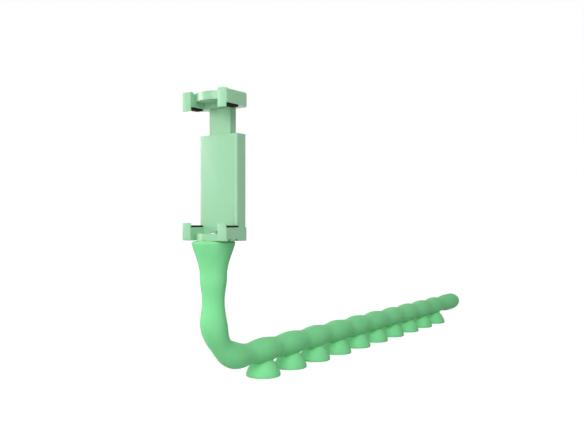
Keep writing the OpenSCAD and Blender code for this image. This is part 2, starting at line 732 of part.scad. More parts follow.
// The upper jaw: roof, rails, fingers and the slider, moulded in one piece
module upper_jaw() {
    full = jaw_w + 2;
    half = jaw_w / 2;
    high = clip_top - upper_lip_z;
    edge = lip_t / 2;
    lip_y = half - lip_in;
    step = 0.4;
    color(clip_green) at_riser() {
        difference() {
            union() {
                intersection() {
                    translate([0, 0, upper_lip_z]) linear_extrude(high) jaw_plan();
                    across(full) polygon(concat(
                        arc(front_x + edge, upper_lip_z + edge, edge, 180, 270, 4),
                        arc(slot_x - edge / 2, upper_lip_z + edge / 2, edge / 2, 270, 360, 3),
                        [[slot_x, upper_rail_z], [jaw_back_x, upper_rail_z]],
                        arc(jaw_back_x - top_r, roof_top - top_r, top_r, 0, 90),
                        [[front_x + cap_depth + cap_rise, roof_top], [front_x + cap_depth, clip_top]],
                        arc(front_x + cap_r, clip_top - cap_r, cap_r, 90, 180)));
                    along(front_x - 1, jaw_back_x + 1) polygon(concat(
                        [[-half, upper_rail_z], [-lip_y, upper_rail_z]],
                        arc(edge - lip_y, upper_lip_z + edge, edge, 180, 270),
                        arc(lip_y - edge, upper_lip_z + edge, edge, 270, 360),
                        [[lip_y, upper_rail_z], [half, upper_rail_z]],
                        arc(half - top_r, clip_top - top_r, top_r, 0, 90),
                        [[rail_in, clip_top], [rail_in - cap_rise, roof_top],
                         [cap_rise - rail_in, roof_top], [-rail_in, clip_top]],
                        arc(top_r - half, clip_top - top_r, top_r, 90, 180)));
                }
                intersection() {
                    translate([0, 0, upper_rail_z]) linear_extrude(roof_top - upper_rail_z)
                        housing_plan(housing_back_x);
                    across(full) polygon(concat(
                        [[plate_x, upper_rail_z], [housing_back_x, upper_rail_z]],
                        arc(housing_back_x - top_r, roof_top - top_r - step, top_r, 0, 90),
                        [[plate_x, roof_top - step]]));
                }
            }
            translate([front_x - 1, -rail_in, upper_lip_z - 1])
                cube([plate_x - front_x + 1, 2 * rail_in, roof_z - upper_lip_z + 1]);
            for (side = [-1, 1]) pad_block(side, upper_pad_z, moulded_gap);
        }
        slider();
    }
}

module pad(side, z) { color(black_rubber) at_riser() pad_block(side, z, 0); }

module lower_pad_left() { pad(1, lower_pad_z - pad_t); }
module lower_pad_right() { pad(-1, lower_pad_z - pad_t); }
module upper_pad_left() { pad(1, upper_pad_z); }
module upper_pad_right() { pad(-1, upper_pad_z); }

// Path of one extension spring: a hook round the lower pin, the coil, a hook round the upper
function spring_path() =
    let (lead = 2.4, low = lower_pin_z + lead, high = upper_pin_z - lead, per_turn = 10)
    concat([for (t = [120:30:360]) [hook_r * cos(t), 0, lower_pin_z + hook_r * sin(t)]],
        [for (i = [0:spring_turns * per_turn]) let (a = 360 * i / per_turn)
            [coil_r * cos(a), coil_r * sin(a), low + (high - low) * i / (spring_turns * per_turn)]],
        [for (t = [0:30:240]) [hook_r * cos(t), 0, upper_pin_z + hook_r * sin(t)]]);
module spring(side) {
    p = spring_path();
    color(steel) at_riser() translate([spring_x, side * spring_y, 0])
        tube(p, [for (q = p) spring_wire / 2], 6, [0, 1, 0]);
}

module spring_left() { spring(1); }
module spring_right() { spring(-1); }

worm_body();
core_wire();
tail_cap();
head_insert();
swivel_nut();
thrust_washer();
lower_jaw();
lower_pad_left();
lower_pad_right();
flat_washer();
spring_washer();
swivel_screw();
back_cover();
cover_screws();
lower_spring_pin();
upper_jaw();
upper_pad_left();
upper_pad_right();
upper_spring_pin();
spring_left();
spring_right();
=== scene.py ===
import bmesh
import bpy
import numpy as np
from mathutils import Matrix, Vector


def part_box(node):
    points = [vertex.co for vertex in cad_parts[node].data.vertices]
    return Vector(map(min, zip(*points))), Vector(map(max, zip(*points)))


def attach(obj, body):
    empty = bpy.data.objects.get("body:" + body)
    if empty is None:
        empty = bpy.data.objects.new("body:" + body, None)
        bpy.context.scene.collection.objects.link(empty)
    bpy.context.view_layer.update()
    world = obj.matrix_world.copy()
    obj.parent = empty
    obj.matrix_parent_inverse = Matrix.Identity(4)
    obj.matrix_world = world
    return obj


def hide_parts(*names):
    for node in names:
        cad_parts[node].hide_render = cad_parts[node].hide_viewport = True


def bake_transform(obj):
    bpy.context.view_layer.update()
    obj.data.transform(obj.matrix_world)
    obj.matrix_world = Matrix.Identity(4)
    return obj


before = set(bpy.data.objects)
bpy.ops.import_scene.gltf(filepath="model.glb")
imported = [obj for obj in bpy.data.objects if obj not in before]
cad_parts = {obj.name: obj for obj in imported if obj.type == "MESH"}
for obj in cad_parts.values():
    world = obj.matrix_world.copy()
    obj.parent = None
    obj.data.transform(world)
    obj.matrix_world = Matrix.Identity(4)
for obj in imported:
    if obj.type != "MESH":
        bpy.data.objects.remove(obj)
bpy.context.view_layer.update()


# The camera stands at the height of the lower jaw, in front of the head and well to its right, and
# looks slantwise along the row of cups. Its lens is a short telephoto on a 36 mm wide frame.
INSERT_LOW, INSERT_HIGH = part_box("head_insert")
RISER_X = (INSERT_LOW[0] + INSERT_HIGH[0]) / 2
CAMERA_FROM_RISER = Vector((-0.2991, -0.2701, 0.10325))
CAMERA_HEADING = 0.616
CAMERA_PITCH = 0.007
CAMERA_LENS, CAMERA_FRAME = 40.68, 36
NEAREST_SEEN = 0.01

camera_data = bpy.data.cameras.new("photo_camera")
camera_data.lens = CAMERA_LENS
camera_data.sensor_width = CAMERA_FRAME
camera_data.clip_start = NEAREST_SEEN
camera = bpy.data.objects.new("photo_camera", camera_data)
camera.location = CAMERA_FROM_RISER + Vector((RISER_X, 0, 0))
look = Vector((np.cos(CAMERA_HEADING), np.sin(CAMERA_HEADING), np.tan(CAMERA_PITCH)))
camera.rotation_euler = look.to_track_quat("-Z", "Y").to_euler()
bpy.context.scene.collection.objects.link(camera)
bpy.context.scene.camera = camera
bpy.context.scene.view_settings.view_transform = "Standard"


# The holder stands on a wide white table top that runs out of view. It shows white to the camera,
# and near the holder it keeps a part of the shadow, so the cups' contact with it can be seen.
FLOOR_HALF, FLOOR_DROP = 6.0, 0.0001
FLOOR_WHITE = 0.60
GLOW_NEAR, GLOW_FAR = 0.80, 1.0
GLOW_STRENGTH = 1.18
NEAR_REACH, FAR_REACH = 0.22, 0.75

corner = FLOOR_HALF * np.array([[-1, -1, 0], [1, -1, 0], [1, 1, 0], [-1, 1, 0]])
floor_mesh = bpy.data.meshes.new("table_top")
floor_mesh.from_pydata((corner - np.array([0, 0, FLOOR_DROP])).tolist(), [], [(0, 1, 2, 3)])
table_top = bpy.data.objects.new("table_top", floor_mesh)
bpy.context.scene.collection.objects.link(table_top)


def seen_directly(nodes, links):
    """1 where a ray comes from the camera, a reflection or a refraction, else 0."""
    path = nodes.new("ShaderNodeLightPath")
    total = path.outputs["Is Camera Ray"]
    for kind in ("Is Glossy Ray", "Is Transmission Ray"):
        add = nodes.new("ShaderNodeMath")
        add.operation = "ADD"
        add.use_clamp = True
        links.new(total, add.inputs[0])
        links.new(path.outputs[kind], add.inputs[1])
        total = add.outputs[0]
    return total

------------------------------

(YOUR OBJECTIVE)
Everything from the line containing "in imported if" down to the line containing "bpy.data.objects.remove(obj)" should be retyped exactly, both lines included, and nothing more.

(EXERCISE OUTPUT)
cad_parts = {obj.name: obj for obj in imported if obj.type == "MESH"}
for obj in cad_parts.values():
    world = obj.matrix_world.copy()
    obj.parent = None
    obj.data.transform(world)
    obj.matrix_world = Matrix.Identity(4)
for obj in imported:
    if obj.type != "MESH":
        bpy.data.objects.remove(obj)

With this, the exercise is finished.